## Stated problem:
Find the lines that hold the word "this" and return them.

## Supplied material:
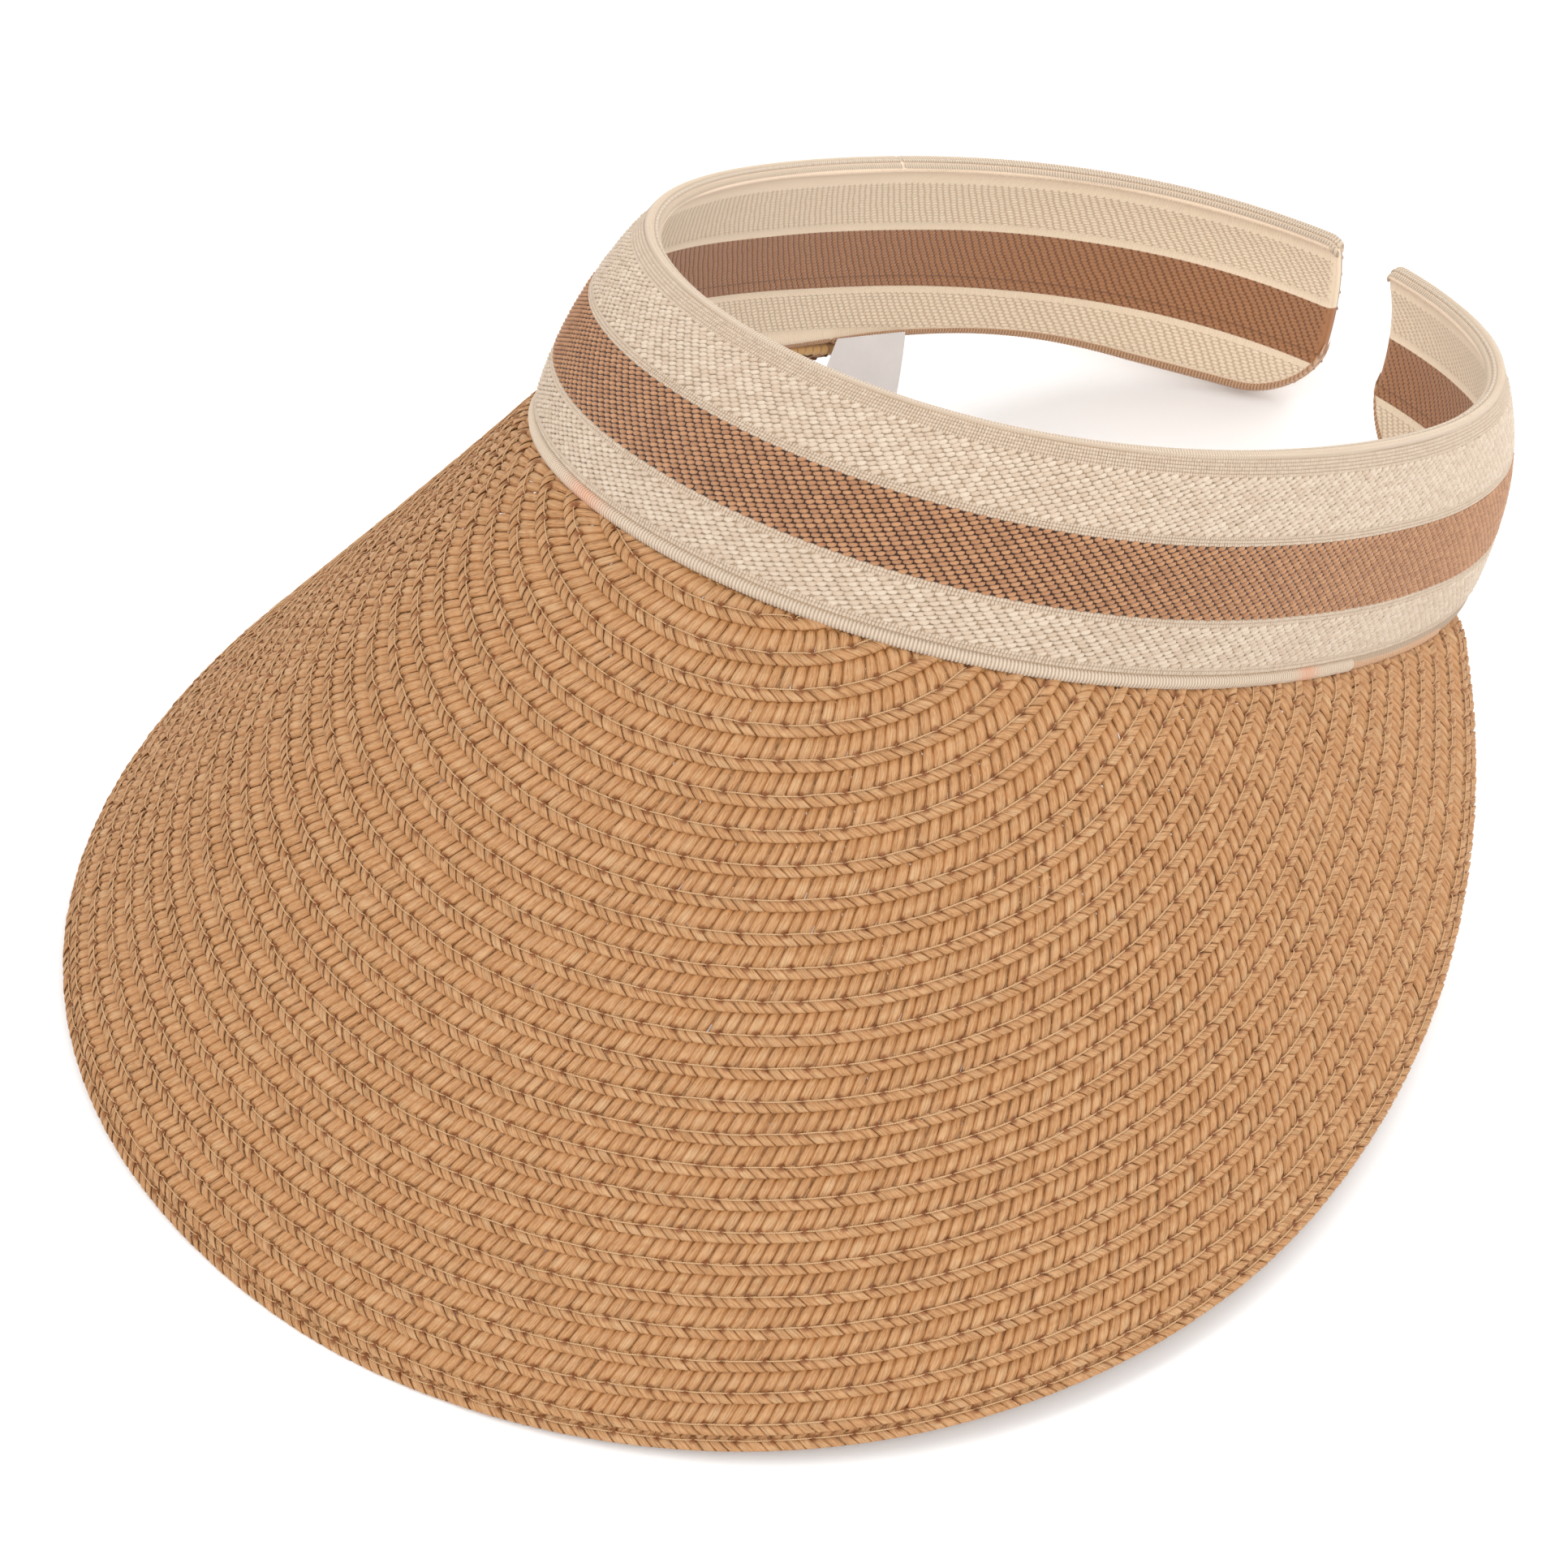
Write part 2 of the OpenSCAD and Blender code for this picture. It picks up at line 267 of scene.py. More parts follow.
class Value:
    """A number in a material's nodes, so that a formula can be written out."""

    def __init__(self, tree, socket):
        self.tree, self.socket = tree, socket

    def math(self, operation, *others):
        node = self.tree.nodes.new("ShaderNodeMath")
        node.operation = operation
        for place, value in zip(node.inputs, (self, *others)):
            if isinstance(value, Value):
                self.tree.links.new(value.socket, place)
            else:
                place.default_value = value
        return Value(self.tree, node.outputs[0])

    def __add__(self, other):
        return self.math("ADD", other)

    def __sub__(self, other):
        return self.math("SUBTRACT", other)

    def __mul__(self, other):
        return self.math("MULTIPLY", other)

    def __truediv__(self, other):
        return self.math("DIVIDE", other)

    def __pow__(self, other):
        return self.math("POWER", other)

    __radd__, __rmul__ = __add__, __mul__

    def floor(self):
        return self.math("FLOOR")

    def fract(self):
        return self.math("FRACT")

    def size(self):
        return self.math("ABSOLUTE")

    def wave(self):
        """Sine of this many whole turns."""
        return (self * math.tau).math("SINE")

    def ramp(self, low, high):
        """0 at low and 1 at high, smoothly; low may be the larger."""
        node = self.tree.nodes.new("ShaderNodeMapRange")
        node.interpolation_type = "SMOOTHSTEP"
        self.tree.links.new(self.socket, node.inputs["Value"])
        flip = low > high
        for place, value in (("From Min", min(low, high)), ("From Max", max(low, high))):
            node.inputs[place].default_value = value
        node.inputs["To Min"].default_value = 1 if flip else 0
        node.inputs["To Max"].default_value = 0 if flip else 1
        return Value(self.tree, node.outputs[0])

    def between(self, low, high, soft):
        """1 from low to high and 0 outside."""
        return self.ramp(low - soft, low + soft) * self.ramp(high + soft, high - soft)


class Paint:
    """One material, with short calls for what the pieces here need."""

    def __init__(self, name, roughness, sheen=0.0):
        self.material = bpy.data.materials.new(name)
        self.material.use_nodes = True
        self.tree = self.material.node_tree
        self.shader = next(n for n in self.tree.nodes if n.type == "BSDF_PRINCIPLED")
        self.shader.inputs["Roughness"].default_value = roughness
        self.shader.inputs["Sheen Weight"].default_value = sheen
        self.shader.inputs["Sheen Roughness"].default_value = 0.5

    def uv(self, layer):
        node = self.tree.nodes.new("ShaderNodeUVMap")
        node.uv_map = layer
        split = self.tree.nodes.new("ShaderNodeSeparateXYZ")
        self.tree.links.new(node.outputs[0], split.inputs[0])
        return Value(self.tree, split.outputs[0]), Value(self.tree, split.outputs[1])

    def value(self, layer):
        node = self.tree.nodes.new("ShaderNodeAttribute")
        node.attribute_name = layer
        return Value(self.tree, node.outputs["Fac"])

    def noise(self, x, y, z=0.0, detail=2.0, rough=0.5):
        node = self.tree.nodes.new("ShaderNodeTexNoise")
        join = self.tree.nodes.new("ShaderNodeCombineXYZ")
        for place, value in zip(join.inputs, (x, y, z)):
            if isinstance(value, Value):
                self.tree.links.new(value.socket, place)
            else:
                place.default_value = value
        self.tree.links.new(join.outputs[0], node.inputs["Vector"])
        node.inputs["Scale"].default_value = 1
        node.inputs["Detail"].default_value = detail
        node.inputs["Roughness"].default_value = rough
        return Value(self.tree, node.outputs["Fac"])

    def mix(self, factor, a, b):
        """A colour between a and b, each a colour or three numbers."""
        node = self.tree.nodes.new("ShaderNodeMix")
        node.data_type = "RGBA"
        self.tree.links.new(factor.socket, node.inputs["Factor"])
        for place, colour in zip((node.inputs[6], node.inputs[7]), (a, b)):
            if isinstance(colour, tuple):
                place.default_value = (*colour, 1)
            else:
                self.tree.links.new(colour, place)
        return node.outputs[2]

    def finish(self, colour, height=None, depth=0.0, roughness=None):
        """Joins up the shader. depth is the bump's in millimetres."""
        self.tree.links.new(colour, self.shader.inputs["Base Color"])
        if roughness is not None:
            self.tree.links.new(roughness.socket, self.shader.inputs["Roughness"])
        if height is not None:
            bump = self.tree.nodes.new("ShaderNodeBump")
            bump.inputs["Strength"].default_value = 1
            bump.inputs["Distance"].default_value = depth / 1000
            self.tree.links.new(height.socket, bump.inputs["Height"])
            self.tree.links.new(bump.outputs[0], self.shader.inputs["Normal"])
        return self.material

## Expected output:
Write part 2 of the OpenSCAD and Blender code for this picture. It picks up at line 267 of scene.py. More parts follow.
        """Sine of this many whole turns."""